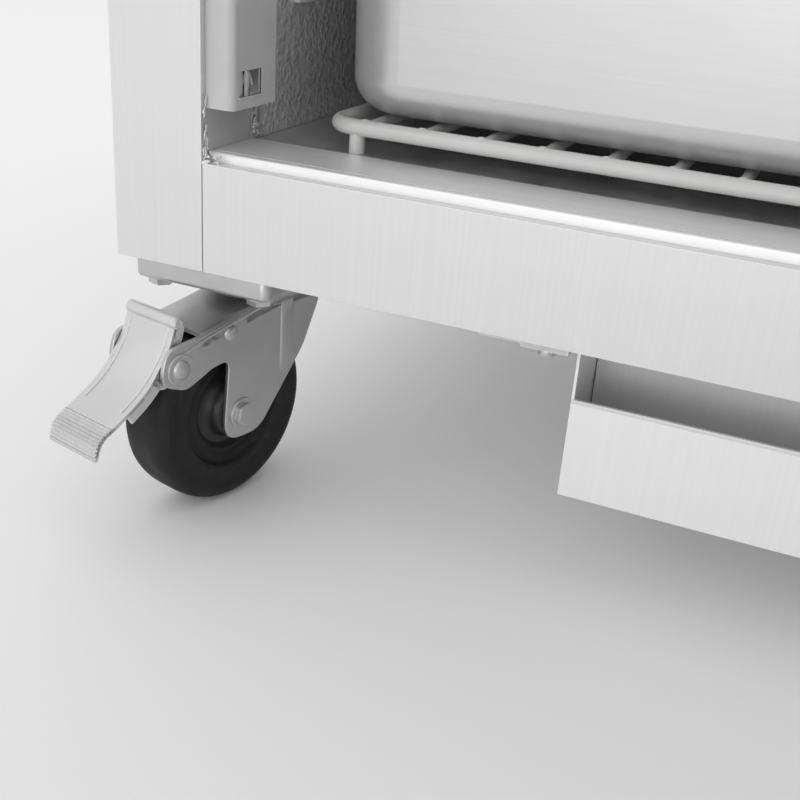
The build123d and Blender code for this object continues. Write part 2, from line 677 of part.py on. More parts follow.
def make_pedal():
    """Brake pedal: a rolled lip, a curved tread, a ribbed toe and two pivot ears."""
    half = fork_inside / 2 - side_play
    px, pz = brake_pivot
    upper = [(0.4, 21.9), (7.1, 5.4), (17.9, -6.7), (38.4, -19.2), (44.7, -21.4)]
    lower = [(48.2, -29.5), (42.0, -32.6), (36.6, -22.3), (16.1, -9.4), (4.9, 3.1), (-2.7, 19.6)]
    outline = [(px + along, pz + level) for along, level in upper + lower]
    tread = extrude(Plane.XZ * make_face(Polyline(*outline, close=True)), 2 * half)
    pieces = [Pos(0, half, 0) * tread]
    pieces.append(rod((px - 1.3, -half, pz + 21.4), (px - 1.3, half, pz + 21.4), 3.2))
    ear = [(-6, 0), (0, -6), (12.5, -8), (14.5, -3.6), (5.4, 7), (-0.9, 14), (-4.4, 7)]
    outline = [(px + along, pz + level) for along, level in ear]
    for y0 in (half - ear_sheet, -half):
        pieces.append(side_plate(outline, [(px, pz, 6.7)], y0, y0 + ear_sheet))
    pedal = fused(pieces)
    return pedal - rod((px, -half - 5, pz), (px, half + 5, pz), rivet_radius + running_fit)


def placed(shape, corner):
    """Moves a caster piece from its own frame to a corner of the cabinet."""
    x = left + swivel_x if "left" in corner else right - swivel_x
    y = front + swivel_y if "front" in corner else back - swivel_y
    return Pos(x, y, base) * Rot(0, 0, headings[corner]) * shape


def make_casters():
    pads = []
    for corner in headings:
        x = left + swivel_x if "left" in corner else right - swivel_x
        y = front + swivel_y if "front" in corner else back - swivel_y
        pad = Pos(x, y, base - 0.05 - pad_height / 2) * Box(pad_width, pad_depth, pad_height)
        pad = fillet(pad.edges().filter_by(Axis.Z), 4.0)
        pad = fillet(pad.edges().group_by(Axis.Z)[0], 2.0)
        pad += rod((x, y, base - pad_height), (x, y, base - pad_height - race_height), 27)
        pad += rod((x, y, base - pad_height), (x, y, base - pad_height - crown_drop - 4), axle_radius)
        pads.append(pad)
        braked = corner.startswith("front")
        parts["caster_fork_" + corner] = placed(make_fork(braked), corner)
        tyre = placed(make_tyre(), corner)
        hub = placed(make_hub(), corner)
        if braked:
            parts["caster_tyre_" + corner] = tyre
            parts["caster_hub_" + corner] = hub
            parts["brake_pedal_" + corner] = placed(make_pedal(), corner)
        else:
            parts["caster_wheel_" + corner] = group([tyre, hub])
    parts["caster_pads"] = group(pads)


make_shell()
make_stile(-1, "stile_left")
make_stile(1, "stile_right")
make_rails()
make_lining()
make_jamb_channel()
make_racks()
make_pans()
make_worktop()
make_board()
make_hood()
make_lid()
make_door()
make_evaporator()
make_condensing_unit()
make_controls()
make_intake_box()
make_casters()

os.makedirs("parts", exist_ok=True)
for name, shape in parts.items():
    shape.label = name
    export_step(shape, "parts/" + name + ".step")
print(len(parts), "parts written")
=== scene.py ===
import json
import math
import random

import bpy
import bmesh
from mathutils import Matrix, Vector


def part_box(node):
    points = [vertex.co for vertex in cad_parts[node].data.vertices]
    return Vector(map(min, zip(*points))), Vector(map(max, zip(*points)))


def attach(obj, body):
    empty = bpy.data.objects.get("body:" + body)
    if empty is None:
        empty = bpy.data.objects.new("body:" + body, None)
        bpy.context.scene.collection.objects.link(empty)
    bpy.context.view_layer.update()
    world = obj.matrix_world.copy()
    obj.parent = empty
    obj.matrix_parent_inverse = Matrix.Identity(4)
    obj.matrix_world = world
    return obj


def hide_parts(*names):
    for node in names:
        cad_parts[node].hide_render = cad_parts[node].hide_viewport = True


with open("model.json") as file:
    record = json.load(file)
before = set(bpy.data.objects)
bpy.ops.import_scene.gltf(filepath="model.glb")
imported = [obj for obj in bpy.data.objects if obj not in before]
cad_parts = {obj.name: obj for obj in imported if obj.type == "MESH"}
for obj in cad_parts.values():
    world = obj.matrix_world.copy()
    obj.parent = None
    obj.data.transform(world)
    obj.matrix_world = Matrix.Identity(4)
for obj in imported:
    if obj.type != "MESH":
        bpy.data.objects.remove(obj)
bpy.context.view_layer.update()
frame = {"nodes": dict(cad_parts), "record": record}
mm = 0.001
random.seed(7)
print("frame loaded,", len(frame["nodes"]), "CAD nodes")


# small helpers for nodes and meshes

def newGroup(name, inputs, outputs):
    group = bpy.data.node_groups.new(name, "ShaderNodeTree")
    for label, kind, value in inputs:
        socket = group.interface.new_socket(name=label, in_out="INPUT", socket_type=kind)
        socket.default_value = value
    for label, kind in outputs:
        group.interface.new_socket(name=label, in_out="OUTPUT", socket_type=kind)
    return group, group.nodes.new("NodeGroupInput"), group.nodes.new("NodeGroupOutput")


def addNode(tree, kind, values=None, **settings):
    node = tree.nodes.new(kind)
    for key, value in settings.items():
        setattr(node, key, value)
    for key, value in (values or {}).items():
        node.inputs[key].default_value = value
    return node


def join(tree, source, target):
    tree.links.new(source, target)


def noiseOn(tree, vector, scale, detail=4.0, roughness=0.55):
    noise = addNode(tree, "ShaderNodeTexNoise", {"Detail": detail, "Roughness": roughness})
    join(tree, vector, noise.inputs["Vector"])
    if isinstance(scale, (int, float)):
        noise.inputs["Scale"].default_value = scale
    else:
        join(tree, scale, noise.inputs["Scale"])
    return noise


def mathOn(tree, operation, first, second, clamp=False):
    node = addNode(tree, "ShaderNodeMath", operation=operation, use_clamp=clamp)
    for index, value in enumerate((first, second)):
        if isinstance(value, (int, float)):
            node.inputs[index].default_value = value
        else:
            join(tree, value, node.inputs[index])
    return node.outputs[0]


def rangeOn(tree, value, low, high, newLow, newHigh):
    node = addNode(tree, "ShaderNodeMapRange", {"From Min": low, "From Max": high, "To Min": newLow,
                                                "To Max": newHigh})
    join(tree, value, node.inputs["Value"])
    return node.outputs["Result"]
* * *
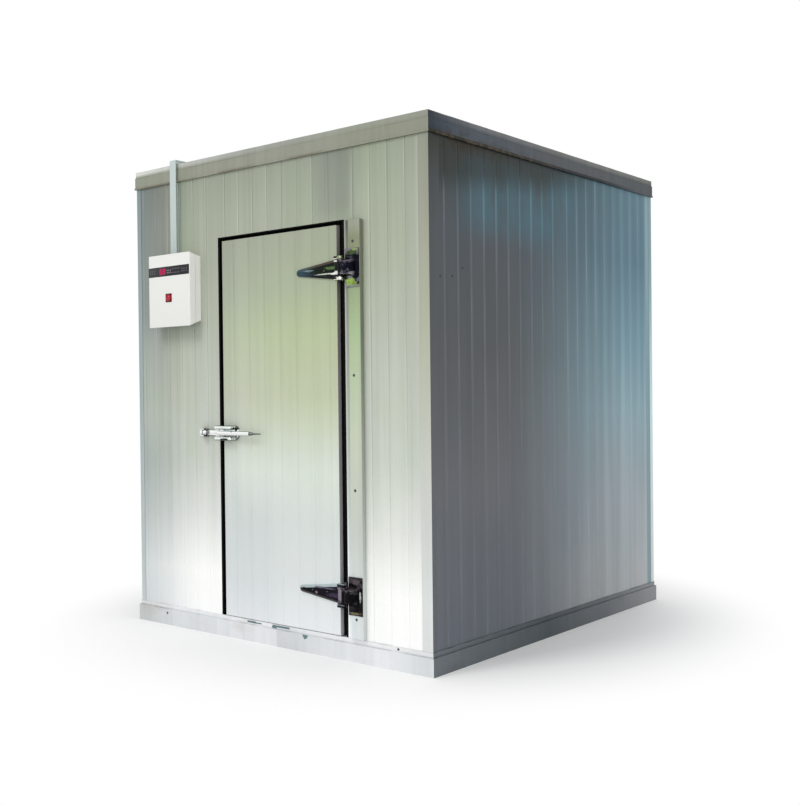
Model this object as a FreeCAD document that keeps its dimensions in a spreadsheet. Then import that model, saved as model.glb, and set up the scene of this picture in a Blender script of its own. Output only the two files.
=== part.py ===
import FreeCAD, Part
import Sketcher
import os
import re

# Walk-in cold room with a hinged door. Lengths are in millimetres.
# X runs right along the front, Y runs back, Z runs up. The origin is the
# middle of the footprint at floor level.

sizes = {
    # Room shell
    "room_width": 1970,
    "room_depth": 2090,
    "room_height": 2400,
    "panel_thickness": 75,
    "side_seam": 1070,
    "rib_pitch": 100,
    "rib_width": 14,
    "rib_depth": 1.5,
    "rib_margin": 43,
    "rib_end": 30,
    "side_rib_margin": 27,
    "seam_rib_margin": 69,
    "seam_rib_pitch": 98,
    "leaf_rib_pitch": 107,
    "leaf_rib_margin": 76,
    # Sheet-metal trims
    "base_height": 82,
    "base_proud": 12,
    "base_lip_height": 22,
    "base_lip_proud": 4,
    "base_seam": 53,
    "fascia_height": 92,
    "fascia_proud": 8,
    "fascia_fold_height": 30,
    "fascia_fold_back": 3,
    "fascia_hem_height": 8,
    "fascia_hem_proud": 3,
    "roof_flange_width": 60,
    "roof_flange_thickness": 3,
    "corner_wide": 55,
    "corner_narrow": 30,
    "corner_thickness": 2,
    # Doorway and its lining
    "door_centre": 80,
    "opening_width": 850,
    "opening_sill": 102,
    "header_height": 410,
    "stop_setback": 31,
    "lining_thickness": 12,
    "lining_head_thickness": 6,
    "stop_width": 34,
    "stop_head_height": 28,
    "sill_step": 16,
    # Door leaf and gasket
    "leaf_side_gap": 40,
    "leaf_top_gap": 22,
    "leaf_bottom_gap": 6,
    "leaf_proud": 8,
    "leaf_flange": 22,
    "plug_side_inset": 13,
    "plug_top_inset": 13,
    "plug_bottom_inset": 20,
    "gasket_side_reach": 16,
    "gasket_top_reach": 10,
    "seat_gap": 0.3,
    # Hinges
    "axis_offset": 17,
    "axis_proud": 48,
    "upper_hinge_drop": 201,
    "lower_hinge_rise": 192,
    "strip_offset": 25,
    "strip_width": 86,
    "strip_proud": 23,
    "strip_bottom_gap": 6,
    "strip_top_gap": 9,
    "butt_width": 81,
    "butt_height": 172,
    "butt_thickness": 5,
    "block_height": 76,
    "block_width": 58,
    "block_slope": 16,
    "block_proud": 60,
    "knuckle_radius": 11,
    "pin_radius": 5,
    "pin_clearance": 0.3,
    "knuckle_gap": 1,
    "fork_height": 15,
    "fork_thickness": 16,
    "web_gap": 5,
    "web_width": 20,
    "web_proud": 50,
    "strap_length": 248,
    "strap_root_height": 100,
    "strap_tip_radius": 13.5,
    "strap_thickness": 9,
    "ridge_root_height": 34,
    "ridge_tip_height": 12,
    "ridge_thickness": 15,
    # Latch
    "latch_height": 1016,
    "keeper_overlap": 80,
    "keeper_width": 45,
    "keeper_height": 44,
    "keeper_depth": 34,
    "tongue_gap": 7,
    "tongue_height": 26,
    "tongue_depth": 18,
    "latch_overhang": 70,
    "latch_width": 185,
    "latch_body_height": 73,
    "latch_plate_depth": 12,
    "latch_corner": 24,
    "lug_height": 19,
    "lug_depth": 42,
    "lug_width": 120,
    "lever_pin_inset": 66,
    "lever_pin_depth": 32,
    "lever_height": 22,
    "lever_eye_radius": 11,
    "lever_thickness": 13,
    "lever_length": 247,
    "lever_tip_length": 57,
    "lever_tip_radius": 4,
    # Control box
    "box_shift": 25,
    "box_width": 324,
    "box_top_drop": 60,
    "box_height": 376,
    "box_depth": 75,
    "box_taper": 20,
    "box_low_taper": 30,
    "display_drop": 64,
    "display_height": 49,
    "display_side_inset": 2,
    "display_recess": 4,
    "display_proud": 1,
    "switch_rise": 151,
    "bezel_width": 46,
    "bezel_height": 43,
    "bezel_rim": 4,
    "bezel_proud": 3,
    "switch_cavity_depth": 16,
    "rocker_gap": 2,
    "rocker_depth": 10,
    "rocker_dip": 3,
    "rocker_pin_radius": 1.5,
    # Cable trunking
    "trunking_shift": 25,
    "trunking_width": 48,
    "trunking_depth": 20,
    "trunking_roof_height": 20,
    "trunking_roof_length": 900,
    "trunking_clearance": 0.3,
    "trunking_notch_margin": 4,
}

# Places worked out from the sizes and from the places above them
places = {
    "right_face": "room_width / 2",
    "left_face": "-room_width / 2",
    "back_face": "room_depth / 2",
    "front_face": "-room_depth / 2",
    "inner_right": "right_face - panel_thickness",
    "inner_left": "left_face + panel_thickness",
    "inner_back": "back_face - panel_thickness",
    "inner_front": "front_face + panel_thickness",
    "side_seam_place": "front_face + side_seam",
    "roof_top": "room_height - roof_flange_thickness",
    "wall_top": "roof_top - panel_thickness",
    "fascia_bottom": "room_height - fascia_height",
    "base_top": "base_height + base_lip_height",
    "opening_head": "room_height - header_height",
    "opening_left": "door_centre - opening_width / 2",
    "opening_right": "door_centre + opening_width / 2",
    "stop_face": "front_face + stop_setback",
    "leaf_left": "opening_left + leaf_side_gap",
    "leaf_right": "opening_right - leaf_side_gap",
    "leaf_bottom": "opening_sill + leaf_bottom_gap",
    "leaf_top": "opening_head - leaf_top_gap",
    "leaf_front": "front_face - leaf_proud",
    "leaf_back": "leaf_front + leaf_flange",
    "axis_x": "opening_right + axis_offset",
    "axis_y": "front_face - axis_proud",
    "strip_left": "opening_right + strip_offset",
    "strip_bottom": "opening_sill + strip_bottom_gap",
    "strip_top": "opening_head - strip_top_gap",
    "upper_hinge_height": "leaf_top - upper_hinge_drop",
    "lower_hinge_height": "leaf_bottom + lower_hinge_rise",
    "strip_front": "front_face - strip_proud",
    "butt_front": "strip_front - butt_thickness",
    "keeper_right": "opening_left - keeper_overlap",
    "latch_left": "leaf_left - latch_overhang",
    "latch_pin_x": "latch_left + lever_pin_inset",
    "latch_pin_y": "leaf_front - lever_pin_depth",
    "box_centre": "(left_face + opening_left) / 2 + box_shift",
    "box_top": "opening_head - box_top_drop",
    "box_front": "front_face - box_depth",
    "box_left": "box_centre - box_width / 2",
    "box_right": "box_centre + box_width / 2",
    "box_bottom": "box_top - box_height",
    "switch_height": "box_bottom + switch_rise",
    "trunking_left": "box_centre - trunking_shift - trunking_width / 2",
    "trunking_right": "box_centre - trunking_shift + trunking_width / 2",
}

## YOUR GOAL
Proceeding from the line containing "make_shell()" through the line containing "obj.parent = None", transcribe the lines above exactly, both end lines included.

## TASK ANSWER
make_shell()
make_stile(-1, "stile_left")
make_stile(1, "stile_right")
make_rails()
make_lining()
make_jamb_channel()
make_racks()
make_pans()
make_worktop()
make_board()
make_hood()
make_lid()
make_door()
make_evaporator()
make_condensing_unit()
make_controls()
make_intake_box()
make_casters()

os.makedirs("parts", exist_ok=True)
for name, shape in parts.items():
    shape.label = name
    export_step(shape, "parts/" + name + ".step")
print(len(parts), "parts written")
=== scene.py ===
import json
import math
import random

import bpy
import bmesh
from mathutils import Matrix, Vector


def part_box(node):
    points = [vertex.co for vertex in cad_parts[node].data.vertices]
    return Vector(map(min, zip(*points))), Vector(map(max, zip(*points)))


def attach(obj, body):
    empty = bpy.data.objects.get("body:" + body)
    if empty is None:
        empty = bpy.data.objects.new("body:" + body, None)
        bpy.context.scene.collection.objects.link(empty)
    bpy.context.view_layer.update()
    world = obj.matrix_world.copy()
    obj.parent = empty
    obj.matrix_parent_inverse = Matrix.Identity(4)
    obj.matrix_world = world
    return obj


def hide_parts(*names):
    for node in names:
        cad_parts[node].hide_render = cad_parts[node].hide_viewport = True


with open("model.json") as file:
    record = json.load(file)
before = set(bpy.data.objects)
bpy.ops.import_scene.gltf(filepath="model.glb")
imported = [obj for obj in bpy.data.objects if obj not in before]
cad_parts = {obj.name: obj for obj in imported if obj.type == "MESH"}
for obj in cad_parts.values():
    world = obj.matrix_world.copy()
    obj.parent = None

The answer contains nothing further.